Let’s repurpose outdated computers for a worry-free testing and learning cluster.

I recently found myself with some spare time and a few old, small computers that had been sitting around unused. Instead of letting them go to waste, I decided to repurpose them and create a Kubernetes cluster at home. Nowadays, home internet speeds are quite fast (up to 1Gbps up/down), and this cluster I set up has proven to be convenient for performing functionality tests and pursuing hobby projects.

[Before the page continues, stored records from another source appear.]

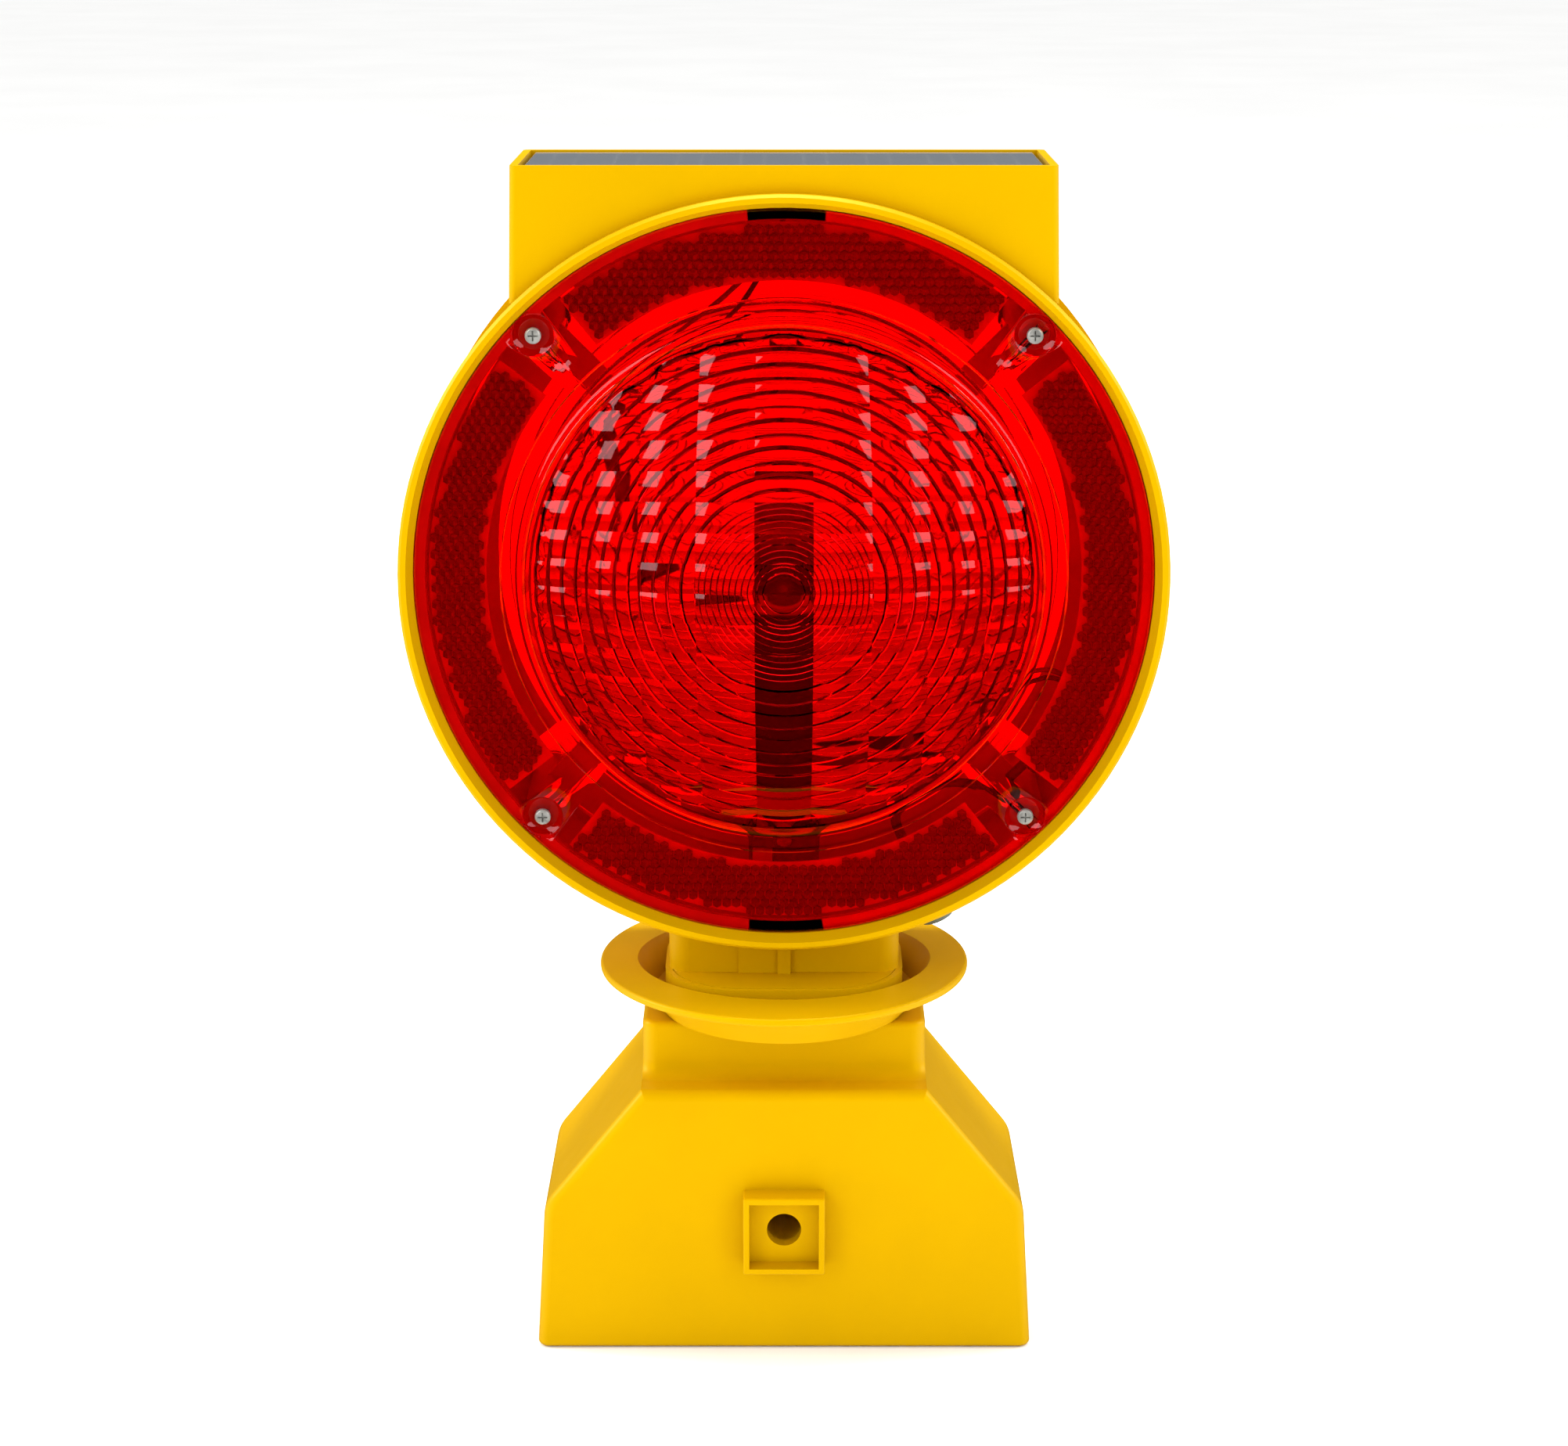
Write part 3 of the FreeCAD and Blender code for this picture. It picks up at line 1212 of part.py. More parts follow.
def light_sensor_window():
    """Round clear window in the sensor housing."""
    face = -BOARD_T / 2 - SENSOR_DEPTH
    centre = Vector(0, face + 2.0, HEAD_Z - SENSOR_BELOW_LED)
    return rod(SENSOR_WINDOW_R, centre, centre - BACK * 1.4)


# ---------------------------------------------------------------- switch
def switch_body():
    """Switch block inside the drum with its bushing through the wall."""
    top = DRUM_BORE_R - SWITCH_PAD_INNER
    half = SWITCH_BODY_SIDE / 2
    block = box(-half, half, -half, half, -SWITCH_BODY_H, 0)
    block.Placement = FreeCAD.Placement(on_switch(top), FreeCAD.Rotation(UP, SWITCH_AXIS))
    bushing = rod(BUSHING_R, on_switch(top), on_switch(NUT_TOP + BUSHING_ABOVE_NUT))
    body = block.fuse(bushing)
    floor = on_switch(top - SWITCH_BODY_H / 2)
    return body.cut(rod(BUSHING_BORE_R, floor, on_switch(NUT_TOP + BUSHING_ABOVE_NUT + 1)))


def hexagon(across_flats, start, end):
    """Hexagonal prism between two points."""
    radius = across_flats / 2 / math.cos(math.radians(30))
    corners = [
        Vector(radius * math.cos(math.radians(60 * i)), radius * math.sin(math.radians(60 * i)), 0)
        for i in range(7)
    ]
    prism = Part.Face(Part.makePolygon(corners)).extrude(Vector(0, 0, (end - start).Length))
    prism.Placement = FreeCAD.Placement(start, FreeCAD.Rotation(UP, end - start))
    return prism


def switch_washer():
    """Rubber washer between nut and drum."""
    return tube(SWITCH_WASHER_R, BUSHING_R, on_switch(SWITCH_SEAT), on_switch(SWITCH_SEAT + SWITCH_WASHER_T))


def switch_nut():
    """Hexagon nut on the bushing."""
    low = on_switch(SWITCH_SEAT + SWITCH_WASHER_T)
    return hexagon(SWITCH_NUT_FLATS, low, on_switch(NUT_TOP)).cut(rod(BUSHING_R, low, on_switch(NUT_TOP)))


def switch_plunger():
    """Pin that slides in the bushing."""
    low = DRUM_BORE_R - SWITCH_PAD_INNER - SWITCH_BODY_H / 2 + BUTTON_TRAVEL + BUTTON_REST_GAP
    high = CAP_BOTTOM + CAP_H / 2
    return rod(BUSHING_BORE_R - PLUNGER_CLEARANCE, on_switch(low), on_switch(high))


def switch_cap():
    """Rubber cap that is pressed."""
    top = on_switch(CAP_BOTTOM + CAP_H)
    cap = rod(CAP_R, on_switch(CAP_BOTTOM), top)
    cap = rounded_edges(cap, CAP_ROUND, lambda e: (e.CenterOfMass - top).Length < 0.1)
    hollow = rod(CAP_BORE_R, on_switch(CAP_BOTTOM), on_switch(CAP_BOTTOM + CAP_H * 0.35))
    pin = rod(BUSHING_BORE_R - PLUNGER_CLEARANCE, on_switch(CAP_BOTTOM), on_switch(CAP_BOTTOM + CAP_H / 2))
    return cap.cut(hollow).cut(pin)


# ---------------------------------------------------------------- leads
def battery_cable_lower():
    """Straight cable on the swivel axis, from the gland into the trunnion."""
    join = NECK_TOP_Z - NECK_PLATE
    return rod(CABLE_R, Vector(0, 0, HOLDER_TOP_Z), Vector(0, 0, join))


def battery_cable_upper():
    """Cable from the trunnion through the stem and the grommet to the foot of the board."""
    join = NECK_TOP_Z - NECK_PLATE + CABLE_JOIN_GAP
    points = [Vector(0, 0, join), Vector(0, 0, join + 11), cable_point(join + 25), cable_point(BOARD_LOW_Z)]
    return lead(points, CABLE_R)


def connector_centres():
    """(x, z) of the sockets for the panel leads, the switch leads and the battery cable."""
    edge_x = (BOARD_WIDTH - CONNECTOR_WIDTH) / 2
    return [
        (-edge_x, HEAD_Z - PANEL_CONNECTOR_BELOW_LED),
        (edge_x, HEAD_Z - SWITCH_CONNECTOR_BELOW_LED),
        (BATTERY_CONNECTOR_X, BOARD_LOW_Z + CONNECTOR_HEIGHT / 2),
    ]


def lead_connectors():
    """White sockets on the front of the board."""
    face = -BOARD_T / 2
    blocks = []
    for x, z in connector_centres():
        half_x = CONNECTOR_WIDTH / 2
        half_z = CONNECTOR_HEIGHT / 2
        blocks.append(box(x - half_x, x + half_x, face - CONNECTOR_DEPTH, face, z - half_z, z + half_z))
    return Part.makeCompound(blocks)


def panel_lead(side):
    """One of two leads from the panel, through the drum's top, to its socket."""
    y = side * LEAD_R
    slack = 3.0 * (1 + side)
    end = Vector(-BOARD_WIDTH / 2, LEAD_Y + y, HEAD_Z - PANEL_CONNECTOR_BELOW_LED)
    points = [
        Vector(0, y, PANEL_FLOOR_Z),
        Vector(0, y, HEAD_Z + 82),
        Vector(-10, y - 1, HEAD_Z + 71 - slack),
        Vector(-30 + slack, y - 2, HEAD_Z + 54 - slack),
        Vector(-38 + slack, y - 3, HEAD_Z + 34),
        Vector(-35 + slack / 2, y - 3, HEAD_Z + 10),
        Vector(-24, LEAD_Y + y, HEAD_Z - 8),
        end,
    ]
    return lead(points, LEAD_R)


def splice_ends():
    """Lower and upper end of the shrink sleeve on the switch leads."""
    low = HEAD_CENTRE + Vector(60.5, -11, -49)
    return low, low + Vector(1, 0, 1).normalize() * SPLICE_LENGTH


def switch_cable():
    """Cable from the switch, past the screw post, to the sleeve."""
    start = on_switch(DRUM_BORE_R - SWITCH_PAD_INNER - SWITCH_BODY_H) + BACK * -3
    points = [
        start,
        start - SWITCH_AXIS * 10.5,
        HEAD_CENTRE + Vector(31, -4.5, -56.5),
        HEAD_CENTRE + Vector(41.7, -8, -53.9),
        HEAD_CENTRE + Vector(53.5, -11, -56),
        splice_ends()[0],
    ]
    return lead(points, SWITCH_CABLE_R)


def switch_lead(side):
    """One of two leads from the sleeve to the board."""
    sleeve = splice_ends()[1]
    y = side * LEAD_R
    drop = 1.5 * (1 - side)
    end = Vector(BOARD_WIDTH / 2, LEAD_Y, HEAD_Z - SWITCH_CONNECTOR_BELOW_LED + side * 2 * LEAD_R)
    points = [
        sleeve + Vector(0, y, 0),
        sleeve + Vector(3, y, 3),
        sleeve + Vector(3, y, 10 - drop / 3),
        sleeve + Vector(-3.5, y, 14.5 - drop / 2),
        sleeve + Vector(-13, 1 + y, 13.5 - drop),
        sleeve + Vector(-23, 3 + y, 5.5 - drop),
        end + Vector(14, y, 1),
        end,
    ]
    return lead(points, LEAD_R)


def splice_sleeve():
    """Shrink sleeve where the switch cable splits into two leads."""
    low, high = splice_ends()
    return rod(SPLICE_R, low, high)


def grommet(bore_r, low, top):
    """Rubber sleeve with a lip on its upper end."""
    body_r = bore_r + GROMMET_WALL
    whole = rod(body_r, low, top).fuse(rod(body_r + GROMMET_LIP, top, top + UP * GROMMET_LIP_T))
    return whole.cut(rod(bore_r, low - UP, top + UP * 2 * GROMMET_LIP_T))


def lead_grommets():
    """Grommets at the cable hole and at the panel leads' hole."""
    cable = grommet(CABLE_R, cable_point(PAD_Z - PAD_RISE), cable_point(PLATE_Z))
    low = Vector(0, 0, HEAD_Z + DRUM_BORE_R - 1)
    return Part.makeCompound([cable, grommet(2 * LEAD_R, low, Vector(0, 0, HEAD_Z + DRUM_R))])


def main():
    os.makedirs("parts", exist_ok=True)
    save("base_front_shell", base_shell(-1))
    save("base_rear_shell", base_shell(1))
    save("shell_screws", shell_screws())
    save("battery_holder", battery_holder())
    save("battery_cell_left", upright_or_turned(battery_cell(), -1))
    save("battery_cell_right", upright_or_turned(battery_cell(), 1))
    save("battery_springs", Part.makeCompound([battery_spring(side) for side in (-1, 1)]))
    save("battery_contacts", battery_contacts())
    save("battery_cable_lower", battery_cable_lower())
    save("neck_collar", neck_collar())
    save("collar_screws", collar_screws())
    save("head_housing", head_housing())
    rear_set = [
        ("lens", lens()),
        ("lens_gasket", lens_gasket()),
        ("lens_screws", lens_screws()),
        ("reflectors", reflectors()),
        ("led", led()),
        ("led_shroud", led_shroud()),
    ]
    for name, shape in rear_set:
        save("rear_" + name, shape)
        save("front_" + name, facing_front(shape))
    save("solar_panel_board", solar_panel_board())
    save("solar_cells", solar_cells())
    save("solar_panel_cover", solar_panel_cover())
    save("panel_seal", panel_seal())
    save("led_post", led_post())
    save("post_screws", post_screws())
    save("control_board", control_board())
    save("board_screws", board_screws())
    save("board_chips", board_chips())
    save("board_capacitors", board_capacitors())
    save("light_sensor_cap", light_sensor_cap())
    save("light_sensor_window", light_sensor_window())
    save("switch_body", switch_body())
    save("switch_washer", switch_washer())
    save("switch_nut", switch_nut())
    save("switch_plunger", switch_plunger())
    save("switch_cap", switch_cap())
    save("battery_cable_upper", battery_cable_upper())
    save("lead_grommets", lead_grommets())
    save("lead_connectors", lead_connectors())
    save("panel_lead_red", panel_lead(-1))
    save("panel_lead_black", panel_lead(1))
    save("switch_cable", switch_cable())
    save("splice_sleeve", splice_sleeve())
    save("switch_lead_upper", switch_lead(1))
    save("switch_lead_lower", switch_lead(-1))


main()
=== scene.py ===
"""Solar warning lamp: the finished look of each piece, and the stage it stands on."""

import itertools
import json
import math

import bmesh
import bpy
from mathutils import Matrix, Vector


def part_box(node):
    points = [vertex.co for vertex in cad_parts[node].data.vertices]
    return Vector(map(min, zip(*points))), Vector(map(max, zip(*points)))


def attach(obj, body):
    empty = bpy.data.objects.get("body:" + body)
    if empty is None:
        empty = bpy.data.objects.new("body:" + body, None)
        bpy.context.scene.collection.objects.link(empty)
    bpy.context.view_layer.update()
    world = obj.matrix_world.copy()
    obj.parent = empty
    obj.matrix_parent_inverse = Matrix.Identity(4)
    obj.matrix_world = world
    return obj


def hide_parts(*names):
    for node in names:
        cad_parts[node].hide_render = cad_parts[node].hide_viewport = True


bl_info = {
    "name": "Solar warning lamp",
    "version": (1, 0, 0),
    "blender": (4, 5, 0),
    "location": "View3D > Sidebar > Lamp",
    "description": "Builds the finished look of a two-sided solar warning lamp",
    "category": "Object",
}

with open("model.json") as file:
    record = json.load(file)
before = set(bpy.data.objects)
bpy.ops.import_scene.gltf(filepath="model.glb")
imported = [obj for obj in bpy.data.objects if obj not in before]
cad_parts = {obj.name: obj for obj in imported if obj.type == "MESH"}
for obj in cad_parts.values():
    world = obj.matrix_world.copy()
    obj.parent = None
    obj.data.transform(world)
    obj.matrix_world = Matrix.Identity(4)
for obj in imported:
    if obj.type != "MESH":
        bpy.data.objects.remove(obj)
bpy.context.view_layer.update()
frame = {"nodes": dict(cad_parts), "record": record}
MM = 0.001
TURN = 2 * math.pi
HALF_TURN = Matrix.Rotation(math.pi, 4, "Z")

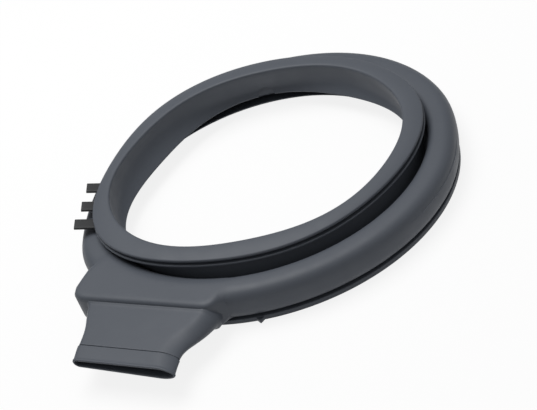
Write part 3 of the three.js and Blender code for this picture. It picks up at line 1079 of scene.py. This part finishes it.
deselect()
bpy.ops.mesh.primitive_plane_add(size=FLOOR_SIZE, location=(0, 0, 0))
floor = bpy.context.object
floor.name = "studio_floor"
apply_place(floor)
floor_material = bpy.data.materials.new("studio_floor")
floor_material.use_nodes = True
floor_tree = floor_material.node_tree
floor_link = floor_tree.links.new
floor_shader = floor_tree.nodes["Principled BSDF"]
floor_shader.inputs["Base Color"].default_value = (FLOOR_GREY, FLOOR_GREY, FLOOR_GREY, 1)
floor_shader.inputs["Roughness"].default_value = 0.9
floor_shader.inputs["Specular IOR Level"].default_value = 0.1
floor_glow = node(floor_tree, "ShaderNodeEmission", -100, -300, Color=(1, 1, 1, 1), Strength=FLOOR_WHITE)
floor_bright = node(floor_tree, "ShaderNodeMixShader", 100, -100, Fac=WHITE_SHARE)
floor_pick = node(floor_tree, "ShaderNodeMixShader", 200, 100)
floor_ray = node(floor_tree, "ShaderNodeLightPath", -300, 300)
floor_seen = node(floor_tree, "ShaderNodeMath", -100, 300)
floor_seen.operation = "MAXIMUM"
floor_link(floor_shader.outputs["BSDF"], floor_bright.inputs[1])
floor_link(floor_glow.outputs["Emission"], floor_bright.inputs[2])
floor_link(floor_ray.outputs["Is Camera Ray"], floor_seen.inputs[0])
floor_link(floor_ray.outputs["Is Glossy Ray"], floor_seen.inputs[1])
floor_link(floor_seen.outputs["Value"], floor_pick.inputs["Fac"])
floor_link(floor_shader.outputs["BSDF"], floor_pick.inputs[1])
floor_link(floor_bright.outputs["Shader"], floor_pick.inputs[2])
floor_link(floor_pick.outputs["Shader"], floor_tree.nodes["Material Output"].inputs["Surface"])
floor.data.materials.append(floor_material)
print("floor:", FLOOR_SIZE, "m wide,", len(floor_tree.nodes), "nodes")

# %% World and lamp
WORLD_STRENGTH = 0.24
LAMP_AT = Vector((-0.5, 0.3, 1.9))
LAMP_SIZE = 1.5
LAMP_POWER = 29.5

scene = bpy.context.scene
world = bpy.data.worlds.new("studio_world")
scene.world = world
world.use_nodes = True
background = world.node_tree.nodes["Background"]
background.inputs["Color"].default_value = (1, 1, 1, 1)
background.inputs["Strength"].default_value = WORLD_STRENGTH

lamp_data = bpy.data.lights.new("softbox_above", "AREA")
lamp_data.shape = "SQUARE"
lamp_data.size = LAMP_SIZE
lamp_data.energy = LAMP_POWER
lamp = bpy.data.objects.new("softbox_above", lamp_data)
scene.collection.objects.link(lamp)
lamp.location = LAMP_AT
lamp.rotation_euler = (-LAMP_AT).to_track_quat("-Z", "Y").to_euler()
scene.view_settings.view_transform = "Standard"
print("lamp:", LAMP_POWER, "W at", round(LAMP_AT.length, 2), "m")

A stack of my old small PCs

As shown in the photo, these are devices from various manufacturers, but they are compact in size, occupying minimal space. With low-power consumption, an i5 processor, 16GB of RAM, and a 500GB SSD, they are suitable for running lightweight community websites, VPN servers, and various API servers for proof-of-concept purposes. They offer ample capabilities for these applications.

NOTE: This article focuses solely on the installation process. For basic information about Kubernetes, please refer to the introductory documentation on the official website.

Host OS Installation

First, you need to wipe out the existing operating system and install Ubuntu Server 22.04 LTS (the latest LTS version as of current time).

Download the Ubuntu Server 22.04 LTS ISO (CD-ROM image) file and follow the installation instructions provided in the link for detailed guidance on the installation process.

Select the 1st option to install Ubuntu server

To minimize resource usage on Kubernetes nodes, you can choose the Ubuntu Server (minimized) option during the installation process. This option will install a minimal set of modules and packages, reducing the burden on low-performance computers.

While installing the Linux OS, you can choose to install MicroK8s and Canonical Livepatch along with it. MicroK8s is a lightweight Kubernetes distribution that allows you to run a single-node Kubernetes cluster on your machine. Canonical Livepatch is a service that provides automated kernel patching without the need for a system reboot. By selecting these options during the installation process, you can have MicroK8s and Canonical Livepatch installed and ready to use on your system.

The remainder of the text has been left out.